Nesta crônica, o professor Paulo Antonio Locatelli faz uma reflexão sobre como a cultura e o comportamento humano ressignificaram a cor verde ao longo dos anos e quais os impactos desses preceitos na sociedade. Confira:

 


 

A Terra é verde

 

Ainda tem gente que sustenta que a Terra é plana. Contudo, A sua forma redonda e azulada é inconteste quando vista do espaço. Sob o ponto de vista de quem vive aqui na sua epiderme, como um Pequeno Príncipe em pé no pequeno asteróide B-612, a linha do horizonte nos tranqüiliza sobre a sua forma esférica. Porém, vista aqui de baixo, a Terra é verde.

O verde da Terra constitui-se no motivo pelo qual as forças policiais e os exércitos substituíram os uniformes militares que antes eram elaborados com tecidos em tons vibrantes, de acordo com as cores de cada país, para a clássica camuflagem verde, dada a sua adequação para combates, em benefício da integridade dos soltados em suas missões.

Ao longo do tempo o verde sempre se impôs sobre as demais cores na linha de alcance da visão do ser humano. Não é à toa que algumas teorias afirmam que o tom esverdeado é a cor que melhor enxergamos, em razão do nosso passado como caçadores-coletores, que nos forçava a distinguir o verde para sobreviver da caça ou não ser caçado.

Talvez daqui a algumas centenas de anos, a cor predominante a ser visualizada passe a ser o cinza,  por conta do atual foco do olhar do homo sapiens em localizar vagas de estacionamento. A palavra “verde” já surgiu como uma cor. Do latim virides, em virtude da observação de algo que ainda não amadureceu.

Quem não jogou um verde para colher maduro, buscando a partir de insinuações obter informações fidedignas. Certa feita, o ouro já foi verde. A erva mate já  foi chamada de ouro verde pelo quanto rendia a sua exploração. Mas o verde também pode ser deserto, representado no solo estéril deixado pelo plantio cartesiano de pinos que aniquila qualquer vida sob as suas folhas, agindo como uma lápide no solo, sepultando-o.

Mais do que uma simples junção do azul e do amarelo, o verde é um estilo de vida. Dizem que o verde é esperança. Verde é a cor da fertilidade.
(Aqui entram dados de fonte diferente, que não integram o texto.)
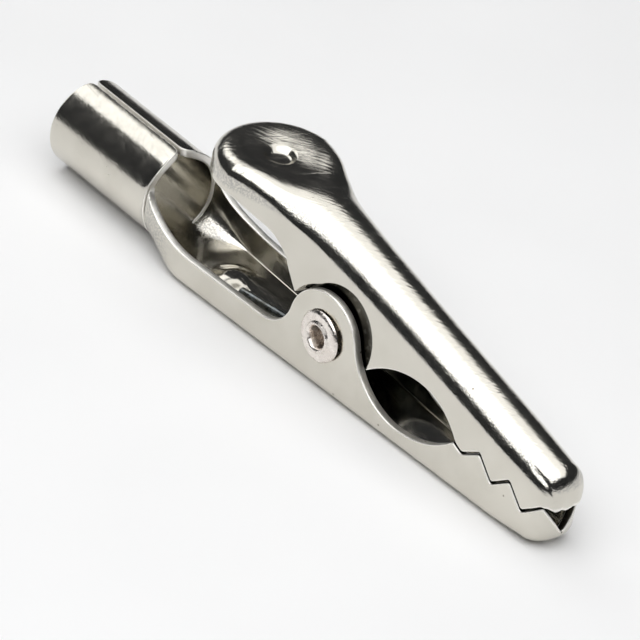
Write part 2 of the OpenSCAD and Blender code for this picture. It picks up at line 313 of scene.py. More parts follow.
def finished_mesh(name, points_mm, faces):
    mesh = bpy.data.meshes.new(name)
    points = [tuple(p) for p in np.asarray(points_mm) * MM]
    mesh.from_pydata(points, [], [tuple(int(i) for i in f) for f in faces])
    mesh.validate()
    piece = bpy.data.objects.new(name, mesh)
    bpy.context.scene.collection.objects.link(piece)
    return piece


def close_and_smooth(piece, angle):
    """Welds the mirrored halves, turns the faces outward and shades the piece smooth."""
    bm = bmesh.new()
    bm.from_mesh(piece.data)
    bmesh.ops.remove_doubles(bm, verts=bm.verts, dist=2e-6)
    bmesh.ops.dissolve_degenerate(bm, edges=bm.edges, dist=1e-6)
    bmesh.ops.recalc_face_normals(bm, faces=bm.faces)
    bm.to_mesh(piece.data)
    bm.free()
    piece.data.shade_smooth()
    piece.data.set_sharp_from_angle(angle=math.radians(angle))


def add_attribute(piece, name, values):
    layer = piece.data.attributes.new(name, "FLOAT", "POINT")
    layer.data.foreach_set("value", np.asarray(values, np.float32))


# ---------------------------------------------------------------- lower jaw
def half_w(x):
    neck = mix(BARREL_R, CHANNEL_W / 2, soft((x - BARREL_L) / NECK_L))
    return np.where(x < CHANNEL_X, neck, CHANNEL_W / 2 - WALL_SLOPE * (x - CHANNEL_X))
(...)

Para os egípcios, a cor da pele do Deus Osíris é verde, pois representa o renascimento diante de cada cheia do rio Nilo. Verde também representa sorte nas quatro folhas do trevo. Verde é saúde e transmite segurança e tranqüilidade.

Faz bem ao corpo e ao espírito dispensar um tempo junto a natureza. O verde é puro, refrescante, natural, limpo, renovável. A maioria das variantes do símbolo da coleta seletiva utilizadas têm todas as setas na cor verde dobrando sobre si mesmas, produzindo uma fita de Möbius com três meias reviravoltas.

A resiliência ressurge em tons verdes. A sustentabilidade é verde. O verde valoriza à tudo e a todos. É só ver o valor que agrega aos imóveis quando ofertados com espaços verdejantes ou próximos às áreas verdes.O selo verde, a origem orgânica, o feito a mão ou de forma artesanal, mexe com nosso subconsciente por uma razão muito simples, nos remete às nossas origens. À mãe terra e a avó querida.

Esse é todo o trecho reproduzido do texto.